Unfortunately, System 1 is often unreliable, and even when we use System 2 and logically prove System 1 is lying to us, there is still nothing we can do about it. Kahneman uses the example of the Müller-Lyer illusion when you are asked which of the two lines is longer. The two lines are of the same length, with one having a set of arrows facing outward and the other one having a set of arrows facing inside. Your System 1 tells you immediately that one line is longer than the other. When you measure them, you realize that they are the same length. So your System 2 knows it for sure. You know that they are the same length and when asked, you will say so. And yet, you still see one of them longer than the other. There is nothing you can do about it.

That is how biases work. They are automatic, subconscious, and your System 2 doesn’t know you are making them, so there is no reason for you to take a tape measure and validate what System 1 tells you.

You could question every single thing about your perception of the world, but that would drive you crazy pretty fast. To maintain your sanity, you need to rely on System 1 to simplify the world around you. The price you pay is that it will every now and then mislead you. The best thing you can do is let the routine daily decision be handled by System 1, and when the stakes are high, turn over to System 2 for help and validation.

System 2 is a control mechanism

System 2’s principal function is to act as a control mechanism for thoughts and actions suggested by System 1. It allows some behavior and modifies or inhibits others. Kahneman uses a simple example to illustrate this. Consider this puzzle and don’t try to solve it logically but just say what comes first to mind using intuition. You have a bat and a ball, and it costs $1.10. The bat costs one dollar more than the ball. How much is the cost of the ball? If you have never heard this puzzle before, the first number that comes to mind is 10 cents. It is obvious and appealing. And wrong. When you employ System 2 and use math to calculate it, you realize that if it were ten cents, the bat would have to cost $1.10, and therefore the total would be $1.20. The ball costs only 5 cents. Your first intuition, System 1, was wrong.

System 2 monitors suggestions of System 1, but it is inherently lazy. Sometimes, when the stakes are low, it just goes with the notion. If your life depended on the answer, you wouldn’t take any chances and carefully calculated the answer before you said it out loud.

However, not everyone will allow System 2 to flunk its job. Some people will be triggered by social clues. It is a puzzle. Therefore it won’t be as straightforward as it may appear to System 1. Once a number pops into mind, they will let System 2 quickly calculate whether it adds up and discovers it doesn’t. Kahneman points out that when this test ran at Harvard, MIT, and Princeton universities, more than 50% of students gave an intuitive and incorrect answer. At less select universities, this number raised to 80%. The wrong answer is so obvious and intuitive that people get overconfident and don’t bother to check whether the answer they provided is correct.
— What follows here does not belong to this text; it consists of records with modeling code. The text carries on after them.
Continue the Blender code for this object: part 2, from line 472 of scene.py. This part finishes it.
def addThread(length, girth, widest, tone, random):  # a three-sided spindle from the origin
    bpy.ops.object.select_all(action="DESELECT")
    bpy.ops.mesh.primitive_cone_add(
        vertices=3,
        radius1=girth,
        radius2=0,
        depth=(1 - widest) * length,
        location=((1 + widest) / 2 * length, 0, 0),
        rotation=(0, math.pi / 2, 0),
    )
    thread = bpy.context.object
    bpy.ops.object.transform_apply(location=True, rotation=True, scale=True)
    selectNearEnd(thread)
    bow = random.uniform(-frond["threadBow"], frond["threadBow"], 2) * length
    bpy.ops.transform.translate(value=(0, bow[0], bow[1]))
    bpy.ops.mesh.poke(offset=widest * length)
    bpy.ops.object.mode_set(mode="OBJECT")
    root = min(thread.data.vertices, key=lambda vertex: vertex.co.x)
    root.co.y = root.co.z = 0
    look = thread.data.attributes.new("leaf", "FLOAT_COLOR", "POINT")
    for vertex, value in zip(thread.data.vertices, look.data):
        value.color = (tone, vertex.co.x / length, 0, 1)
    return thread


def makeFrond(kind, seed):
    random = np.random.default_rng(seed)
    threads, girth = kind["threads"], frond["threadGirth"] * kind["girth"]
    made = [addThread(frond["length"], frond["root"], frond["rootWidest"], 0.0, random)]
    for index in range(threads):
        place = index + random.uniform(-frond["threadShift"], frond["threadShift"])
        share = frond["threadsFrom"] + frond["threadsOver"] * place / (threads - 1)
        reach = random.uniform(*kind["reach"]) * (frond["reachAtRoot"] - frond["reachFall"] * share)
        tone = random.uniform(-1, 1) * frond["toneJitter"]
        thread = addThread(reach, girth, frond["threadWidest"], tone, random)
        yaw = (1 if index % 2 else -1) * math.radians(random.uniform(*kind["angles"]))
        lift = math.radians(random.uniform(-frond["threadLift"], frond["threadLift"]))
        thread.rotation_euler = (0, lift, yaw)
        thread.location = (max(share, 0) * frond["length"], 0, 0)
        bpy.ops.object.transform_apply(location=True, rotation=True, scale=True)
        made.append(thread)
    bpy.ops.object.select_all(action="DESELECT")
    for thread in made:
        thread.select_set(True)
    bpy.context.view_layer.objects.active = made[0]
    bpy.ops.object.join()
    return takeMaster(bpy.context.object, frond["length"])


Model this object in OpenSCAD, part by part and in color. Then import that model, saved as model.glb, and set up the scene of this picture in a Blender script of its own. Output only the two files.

Leading questions and the problem with surveys

System 1 skews our view of the world when dealing with categories. It handles well averages but poorly sums. When participants of a study after the Exxon Valdez disastrous spill were asked about their willingness to contribute to saving birds impacted by the spill and were given a different number of birds that would be saved, 2,000, 20,000, or 200,000, they on average contributed $80, $78, and $88 respectively. The size of the bird group made little difference. It was the image of a single bird covered in oil that drove the size of the contribution. You need to rely on System 2 and employ reasoning to deal with categories.

Daniel Kahneman points to a survey of German students that showed how easy it is to impact the results of surveys and mental states. The students were asked two simple questions. How happy are you these days? How many dates did you have last month? The researchers then looked at the survey results and searched for correlations. There was none. Dating simply wasn’t on top of students’ minds when they thought about how happy they were.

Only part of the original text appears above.